Business News

CCTV Script 16/03/17

This is the script of CNBC's news report for China's CCTV on March 16, Thursday.

Welcome to CNBC Business Daily, I'm Qian Chen.

For the second time in three months, the Federal Reserve increased its benchmark interest rate a quarter point amid rising confidence that the economy is poised for more robust growth.

The move, widely anticipated by financial markets, takes the overnight funds rate to a target range of 0.75 percent to 1 percent and sets the Fed on a likely path of regular hikes ahead.

With a higher rate already baked into the market, investors were looking for clues about just how aggressive the central bank will be down the road.

Some market participants had feared that the statement and accompanying economic projections Wednesday would point to a more hawkish Fed, with a faster pace of rate hikes ahead. However, the closely watched "dot plot" comforted the market.

The chart shows the anonymous interest rate forecasts of Fed officials, and it's used by the market to determine where the central bank believes rates are going, including its longer-term neutral rate.

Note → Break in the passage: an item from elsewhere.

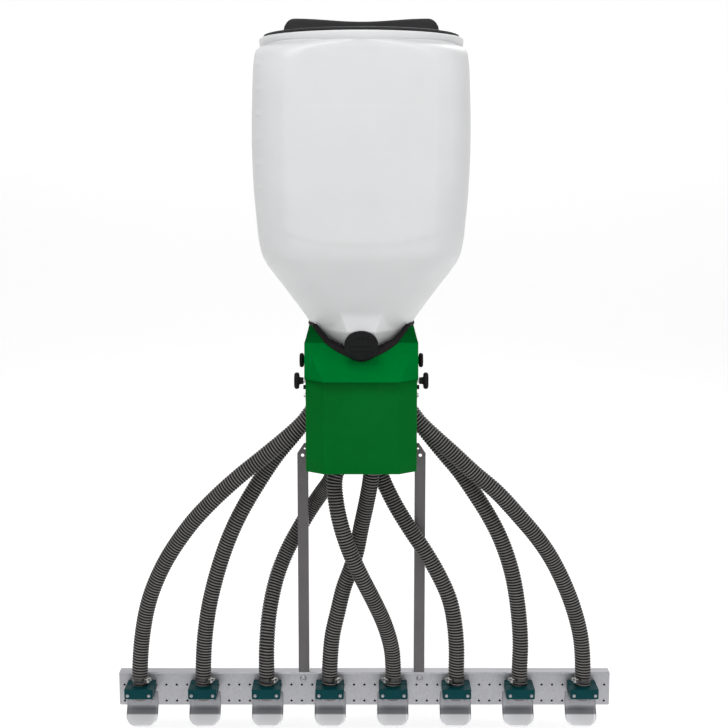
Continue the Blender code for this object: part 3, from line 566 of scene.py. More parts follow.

Here are the Fed's latest targets, released in Wednesday's statement.

The market currently expects the Fed to hike two more times this year, which was in line with the bank's projections from December 2016.

According to the newly-released chart, the Fed still sees the federal funds rate at 1.375 percent by the end of 2017.

Meanwhile, they maintained its 2018 projection, saying it sees the benchmark rate at 2.125 percent and long-term rate at 3%.

If we take a look at the Fed's fund rate targets before the recession, you can see that current rates are still low compared to historical levels.

The FOMC took the target rate to near-zero during the financial crisis and left it there until beginning a path toward a more normalized level in December 2015.

Till now, we've had only 3 rate hikes since the Fed started to taper its QE programs.

With a less-hawkish tone from the Fed, stocks rallied overnight, with the Dow Jones industrial average closing up about 110 points following the statement release.

The U.S. dollar index extended losses to trade more than 1 percent lower at levels, while gold prices bounced back.

[Karin Kimbrough, Merrill Lynch Wealth Management] "Fed is not going to kind of precipitate any type of a recession. THEY'RE NOT GOING TO GO TOO FAST. BUT THEY'RE STARTING TO GET their groove. They're going to start raising. They've told us they're going to do what the market was pretty much expecting."

[Bill Gross, Janus Capital] "Today's statement was a little less hawkish than some had feared and so we're seeing rAllies in stocks and bonds."

Moves of other central banks are also in focus today.

The Hong Kong Monetary Authority said this morning that it would raise the base rate by 25 basis points to 1.25 per cent, following the Fed's overnight move.

Meanwhile, Bank of England will hold its monetary meeting later today. That's gonna be another event that global investors are watching closely too.

CNBC's Qian Chen, reporting from Singapore.